------ MATERIAL

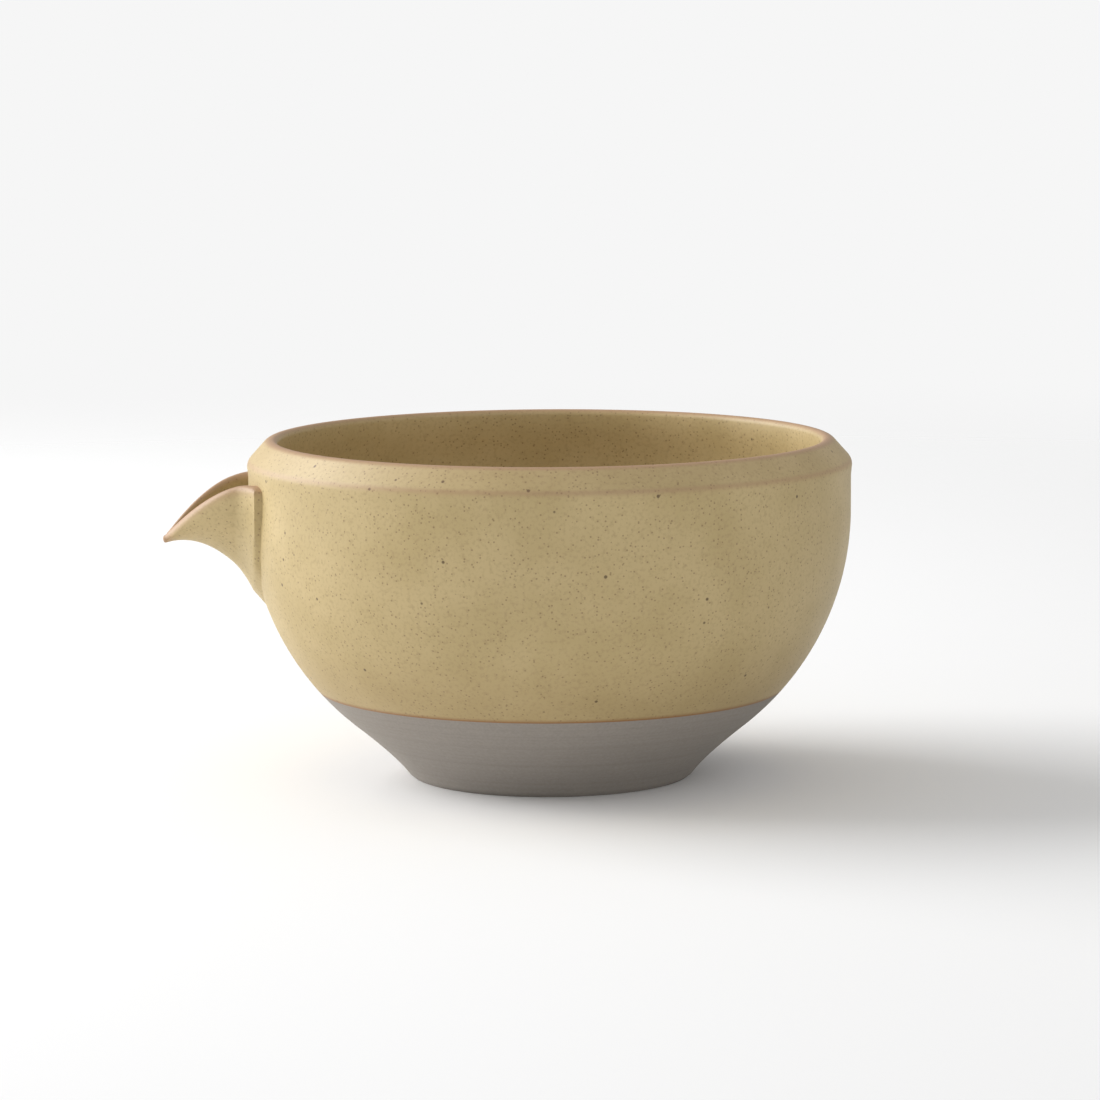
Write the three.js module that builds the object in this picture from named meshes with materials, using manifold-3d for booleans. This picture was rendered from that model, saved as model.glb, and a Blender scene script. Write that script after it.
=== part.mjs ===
// A hand-sized spouted tea bowl in fired stoneware: a thrown body on a turned foot ring, an open
// pouring spout luted over a hole in the wall, and a matt glaze coat inside and out.
// Millimetres, +Z up, the spout towards -X. Profiles are points (r, z) round the bowl's axis.
import * as THREE from "three";
import { mergeVertices } from "three/addons/utils/BufferGeometryUtils.js";
import Module from "manifold-3d";

const wasm = await Module();
wasm.setup();

// Body, outside
const wallRadius = 61.75; // upright part of the wall
const wallThickness = 4;
const bellyTop = 55; // height where the belly curve ends and the wall is upright
const bellyArc = 56; // radius of the belly curve
const bellyLow = 11.3; // height where the belly meets the sweep to the foot
const footSweepHeight = 3.8; // height of the corner that the sweep rounds
const floorHeight = 8.4; // inside floor above the table

// Shoulder and rim
const shoulderBead = 0.2; // the shoulder stands this far proud of the wall
const shoulderRound = 0.8;
const shoulderBlend = 2; // height over which the wall swells to the shoulder
const bevelAngle = 42; // the bevel faces this far above level, in degrees
const rimRadius = 56.9; // crest of the rim
const rimHeight = 69.8;
const crestRound = 2.2;
const lipRound = 1.2; // rounding of the rim's inner edge
const lipReach = 4.6; // how far the lip's inner face runs straight down

// Foot ring
const footRadius = 29;
const footHeight = 4;
const footHollowRadius = 23.5; // recess under the bowl
const footContactInner = 24.5;
const footEdge = 0.6;

// Glaze
const glazeThickness = 0.4;
const glazeLine = 18; // the coat's lower edge on the outside
const glazeFeather = 3; // height over which it thins to nothing
const bondGap = 0.05;

// Pouring hole under the spout's root
const holeHeight = 54;
const holeHalfWidth = 7.5;
const holeHalfHeight = 6.5;

// Spout, measured out from the bowl's axis
const spoutReach = 79.3;
const spoutHalfWidth = 11.9;
const spoutTipHalfWidth = 0.5;
const spoutLip = 62; // height of the lips at the wall
const spoutLipDrop = 12; // the lips fall this far to the tip
const spoutKeel = 41.7; // height of the keel at the wall
const spoutKeelRise = 20.4;
const spoutKeelSag = 13.2;
const spoutWall = 2.6;
const spoutFloor = 2.8;
const spoutTipLength = 3; // solid beyond the end of the channel
const spoutOverlap = 8; // the blank starts this far inside the wall before it is trimmed
const fitGap = 0.3;

const segments = 36;
const degrees = Math.PI / 180;
const at = (r, z) => new THREE.Vector2(r, z);

function arc(centre, radius, from, to, steps) {
  return Array.from({ length: steps + 1 }, (_, i) => {
    const angle = (from + ((to - from) * i) / steps) * degrees;
    return at(centre.x + radius * Math.cos(angle), centre.y + radius * Math.sin(angle));
  });
}

// The sweep from the foot into the belly
const bellyCentre = at(wallRadius - bellyArc, bellyTop);
const bellyAngle = (z) => Math.asin((z - bellyTop) / bellyArc) / degrees;
const bellyFoot = at(bellyCentre.x + bellyArc * Math.cos(bellyAngle(bellyLow) * degrees), bellyLow);
const sweepSlope = Math.tan(-bellyAngle(bellyLow) * degrees);
const sweepCorner = at(bellyFoot.x - (bellyLow - footSweepHeight) * sweepSlope, footSweepHeight);
const sweep = new THREE.QuadraticBezierCurve(at(footRadius, 0), sweepCorner, bellyFoot);

function sweepBetween(low, high, steps) {
  const parameter = (z) => {
    const rise = 2 * footSweepHeight;
    return (2 * z) / (rise + Math.sqrt(rise * rise + 4 * (bellyLow - rise) * z));
  };
  return Array.from({ length: steps + 1 }, (_, i) =>
    sweep.getPoint(THREE.MathUtils.lerp(parameter(low), parameter(high), i / steps)));
}

// The finished skin, up the outside, over the crest and down the inside to the axis
const shoulderRadius = wallRadius + shoulderBead;
const crestCentre = at(rimRadius, rimHeight - crestRound);
const bevelNormal = at(Math.cos(bevelAngle * degrees), Math.sin(bevelAngle * degrees));
const shoulderHeight =
  (bevelNormal.dot(crestCentre) + crestRound - bevelNormal.x * shoulderRadius) / bevelNormal.y;
const innerRadius = wallRadius - wallThickness;
const innerArc = bellyArc - wallThickness;
const lipEdge = at(rimRadius - lipRound, rimHeight - lipRound);
const innerLow = arc(bellyCentre, innerArc, 0, -60, 8);
const innerEnd = innerLow[innerLow.length - 1];
const floorCorner = at(
  innerEnd.x - (innerEnd.y - floorHeight) * Math.tan(60 * degrees), floorHeight);

const outside = [
  ...sweepBetween(footHeight, bellyLow, 3),
  ...arc(bellyCentre, bellyArc, bellyAngle(bellyLow), bellyAngle(glazeLine), 2).slice(1),
];
const lineIndex = outside.length - 1;
outside.push(
  ...arc(bellyCentre, bellyArc, bellyAngle(glazeLine), bellyAngle(glazeLine + glazeFeather), 1).slice(1),
  ...arc(bellyCentre, bellyArc, bellyAngle(glazeLine + glazeFeather), 0, 7).slice(1),
  at(wallRadius, shoulderHeight - shoulderBlend),
  at(shoulderRadius, shoulderHeight - shoulderRound),
  at(shoulderRadius - bevelNormal.y * shoulderRound, shoulderHeight + bevelNormal.x * shoulderRound),
  ...arc(crestCentre, crestRound, bevelAngle, 90, 3),
);
const crestIndex = outside.length - 1;
const inside = [
  ...arc(at(rimRadius, rimHeight - lipRound), lipRound, 90, 180, 3).slice(1),
  ...new THREE.CubicBezierCurve(
    lipEdge, at(lipEdge.x, lipEdge.y - lipReach), at(innerRadius, bellyTop + 6),
    at(innerRadius, bellyTop)).getPoints(4).slice(1),
  ...innerLow.slice(1),
  ...new THREE.QuadraticBezierCurve(innerEnd, floorCorner, at(0, floorHeight)).getPoints(3).slice(1),
];
const skin = [...outside, ...inside];

// How far the clay lies under the skin at each point
const coat = skin.map((p, i) =>
  i > crestIndex
    ? glazeThickness
    : glazeThickness * THREE.MathUtils.clamp((p.y - glazeLine) / glazeFeather, 0, 1));

// The skin moved into the clay by the depth given for each point, with its facets kept parallel
function sunk(depth) {
  const normal = (i) => {
    const along = skin[i + 1].clone().sub(skin[i]).normalize();
    return at(-along.y, along.x);
  };
  return skin.map((p, i) => {
    const before = normal(Math.max(i - 1, 0));
    const after = normal(Math.min(i, skin.length - 2));
    const middle = before.clone().add(after).normalize();
    const moved = p.clone().addScaledVector(middle, depth[i] / middle.dot(after));
    return at(i === skin.length - 1 ? 0 : moved.x, moved.y);
  });
}
const clay = sunk(coat);
const coatBack = sunk(coat.map((depth) => depth * (1 - bondGap / glazeThickness)));

// A closed solid from a three.js geometry, with its faces turned out
function solid(geometry) {
  const bare = geometry.clone();
  bare.deleteAttribute("normal");
  bare.deleteAttribute("uv");
  const merged = mergeVertices(bare);
  const position = merged.getAttribute("position");
  const index = merged.getIndex().array;
  const triangles = [];
  const [p, q, r] = [new THREE.Vector3(), new THREE.Vector3(), new THREE.Vector3()];
  let volume = 0;
  for (let i = 0; i < index.length; i += 3) {
    const [a, b, c] = index.slice(i, i + 3);
    if (a === b || b === c || c === a) continue;
    triangles.push(a, b, c);
    p.fromBufferAttribute(position, a);
    q.fromBufferAttribute(position, b);
    r.fromBufferAttribute(position, c);
    volume += p.dot(q.cross(r));
  }
  if (volume < 0) triangles.reverse();
  return new wasm.Manifold(new wasm.Mesh({
    numProp: 3,
    vertProperties: new Float32Array(position.array),
    triVerts: new Uint32Array(triangles),
  }));
}

const turned = (profile) => solid(new THREE.LatheGeometry(profile, segments).rotateX(Math.PI / 2));

// A solid through rings of equal length, each a flat-topped section of the spout
function loft(rings) {
  const size = rings[0].length;
  const index = [];
  for (let k = 0; k + 1 < rings.length; k++) {
    for (let i = 0; i < size; i++) {
      const [a, b] = [k * size + i, k * size + ((i + 1) % size)];
      const [c, d] = [a + size, b + size];
      index.push(a, d, b, a, c, d);
    }
  }
  const last = (rings.length - 1) * size;
  for (let i = 1; i + 1 < size; i++) {
    index.push(0, i, i + 1);
    index.push(last, last + i + 1, last + i);
  }
  const geometry = new THREE.BufferGeometry().setFromPoints(rings.flat());
  geometry.setIndex(index);
  return solid(geometry);
}

// One section of the spout at a distance out from the axis, made thinner and raised for the channel
function section(distance, side, floor, rise) {
  const out = (distance - shoulderRadius) / (spoutReach - shoulderRadius);
  const ahead = Math.max(out, 0);
  const width = Math.max(
    spoutTipHalfWidth + spoutHalfWidth * (1 - Math.min(ahead, 1) ** 1.7) - side, 0.3);
  const lip = spoutLip - spoutLipDrop * ahead ** 1.75;
  const keel = spoutKeel + spoutKeelRise * out - spoutKeelSag * ahead ** 2 + floor;
  const half = [1, 0.8, 0.6, 0.4, 0.2, 0.07].map((q) =>
    at(width * Math.sin((Math.PI / 2) * q ** 0.75), keel + (lip - keel) * q));
  if (rise > 0) half.unshift(at(width, lip + rise));
  return [
    ...half.map((p) => new THREE.Vector3(-distance, -p.x, p.y)),
    new THREE.Vector3(-distance, 0, keel),
    ...half.reverse().map((p) => new THREE.Vector3(-distance, p.x, p.y)),
  ];
}

function spoutLoft(from, to, steps, side, floor, rise) {
  return loft(Array.from({ length: steps + 1 }, (_, i) =>
    section(THREE.MathUtils.lerp(from, to, i / steps), side, floor, rise)));
}

// The bowl's outer form with the running gap that the spout's root keeps to it
const bowlForm = turned([
  at(0, footHeight),
  ...sunk(skin.map(() => -fitGap)).slice(0, crestIndex + 1),
  at(0, rimHeight + fitGap),
]);
const rootStart = shoulderRadius - spoutOverlap;
const channelEnd = spoutReach - spoutTipLength;
const blank = spoutLoft(rootStart, spoutReach, 10, 0, 0, 0);
const channel = spoutLoft(rootStart - wallThickness, channelEnd, 9, spoutWall, spoutFloor, spoutLip / 10);
const spoutBody = blank.subtract(channel).subtract(bowlForm);

const hole = solid(
  new THREE.CylinderGeometry(1, 1, 5 * wallThickness, 28)
    .rotateZ(Math.PI / 2)
    .scale(1, holeHalfWidth, holeHalfHeight)
    .translate(-wallRadius, 0, holeHeight));

const bowlBody = turned([at(0, footHeight), ...clay]).subtract(hole);
const outerCoat = turned([
  ...skin.slice(lineIndex, crestIndex + 1),
  ...coatBack.slice(lineIndex, crestIndex + 1).reverse(),
]).subtract(hole);
const innerCoat = turned([
  ...skin.slice(crestIndex),
  ...coatBack.slice(crestIndex).reverse(),
  skin[crestIndex],
]).subtract(hole);
const footBody = turned([
  at(footContactInner, 0),
  at(footRadius - footEdge, 0),
  ...sweepBetween(footEdge, footHeight, 3),
  at(footHollowRadius, footHeight),
  at(footContactInner, 0),
]);

const bareStoneware = new THREE.MeshStandardMaterial({ color: 0x8a8075, roughness: 0.9, metalness: 0 });
const khakiGlaze = new THREE.MeshStandardMaterial({ color: 0xb09a70, roughness: 0.6, metalness: 0 });

function piece(name, body, material) {
  const { vertProperties, triVerts } = body.getMesh();
  const geometry = new THREE.BufferGeometry();
  geometry.setAttribute("position", new THREE.BufferAttribute(Float32Array.from(vertProperties), 3));
  geometry.setIndex(new THREE.BufferAttribute(Uint32Array.from(triVerts), 1));
  geometry.computeVertexNormals();
  const mesh = new THREE.Mesh(geometry, material);
  mesh.name = name;
  return mesh;
}

// The origin is on the table under the middle of the bowl and its spout together
const bowl = new THREE.Group();
bowl.position.x = (spoutReach - shoulderRadius) / 2;
bowl.add(
  piece("bowl_body", bowlBody, bareStoneware),
  piece("foot_ring", footBody, bareStoneware),
  piece("outer_glaze", outerCoat, khakiGlaze),
  piece("inner_glaze", innerCoat, khakiGlaze),
  piece("spout", spoutBody, khakiGlaze),
);

export default bowl;
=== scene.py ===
import math
import bpy
from mathutils import Matrix, Vector


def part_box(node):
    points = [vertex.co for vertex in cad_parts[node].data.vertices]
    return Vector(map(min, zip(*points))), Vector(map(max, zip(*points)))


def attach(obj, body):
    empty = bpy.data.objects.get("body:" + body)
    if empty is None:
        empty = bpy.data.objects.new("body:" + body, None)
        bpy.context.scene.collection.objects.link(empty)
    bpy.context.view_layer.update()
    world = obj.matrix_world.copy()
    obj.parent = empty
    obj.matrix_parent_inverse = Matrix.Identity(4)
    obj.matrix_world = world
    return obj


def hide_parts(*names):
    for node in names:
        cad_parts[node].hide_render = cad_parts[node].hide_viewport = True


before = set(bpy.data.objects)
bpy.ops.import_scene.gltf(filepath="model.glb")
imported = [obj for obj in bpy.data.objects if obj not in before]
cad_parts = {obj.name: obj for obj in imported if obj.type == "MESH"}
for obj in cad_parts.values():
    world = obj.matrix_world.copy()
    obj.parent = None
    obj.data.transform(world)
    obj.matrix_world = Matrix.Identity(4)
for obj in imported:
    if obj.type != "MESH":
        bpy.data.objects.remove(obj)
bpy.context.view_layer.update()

MM = 0.001
TURNS = 240

# The bowl's axis is that of its foot ring in the frame
foot_low, foot_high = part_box("foot_ring")
AXIS_X = (foot_low[0] + foot_high[0]) / 2

# Wall and belly, in millimetres from the axis and above the table
WALL_R = 61.75
WALL_THICK = 4.0
BELLY_TOP = 55.0
BELLY_ARC = 56.0
BELLY_LOW = 11.3
SWEEP_HIGH = 3.8
FLOOR_HIGH = 8.4
FLOOR_ANGLE = math.radians(60)

# Shoulder and rim, in millimetres
SHOULDER_BEAD = 0.2
SHOULDER_R = WALL_R + SHOULDER_BEAD
BEVEL = math.radians(42)
RIM_R = 56.9
RIM_HIGH = 69.8
CREST_ROUND = 2.2
LIP_ROUND = 1.2

# Foot, in millimetres
FOOT_R = 29.0
FOOT_HIGH = 4.0
FOOT_EDGE = 0.6
FOOT_HOLLOW_R = 23.5
FOOT_OUTER_EDGE_R = 28.4
FOOT_INNER_EDGE_R = 24.9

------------

TO DO
Repeat word for word the stretch of lines from the one with "its spout together" down to the one with "imported = [obj", both included.

EXPECTED ANSWER
// The origin is on the table under the middle of the bowl and its spout together
const bowl = new THREE.Group();
bowl.position.x = (spoutReach - shoulderRadius) / 2;
bowl.add(
  piece("bowl_body", bowlBody, bareStoneware),
  piece("foot_ring", footBody, bareStoneware),
  piece("outer_glaze", outerCoat, khakiGlaze),
  piece("inner_glaze", innerCoat, khakiGlaze),
  piece("spout", spoutBody, khakiGlaze),
);

export default bowl;
=== scene.py ===
import math
import bpy
from mathutils import Matrix, Vector


def part_box(node):
    points = [vertex.co for vertex in cad_parts[node].data.vertices]
    return Vector(map(min, zip(*points))), Vector(map(max, zip(*points)))


def attach(obj, body):
    empty = bpy.data.objects.get("body:" + body)
    if empty is None:
        empty = bpy.data.objects.new("body:" + body, None)
        bpy.context.scene.collection.objects.link(empty)
    bpy.context.view_layer.update()
    world = obj.matrix_world.copy()
    obj.parent = empty
    obj.matrix_parent_inverse = Matrix.Identity(4)
    obj.matrix_world = world
    return obj


def hide_parts(*names):
    for node in names:
        cad_parts[node].hide_render = cad_parts[node].hide_viewport = True


before = set(bpy.data.objects)
bpy.ops.import_scene.gltf(filepath="model.glb")
imported = [obj for obj in bpy.data.objects if obj not in before]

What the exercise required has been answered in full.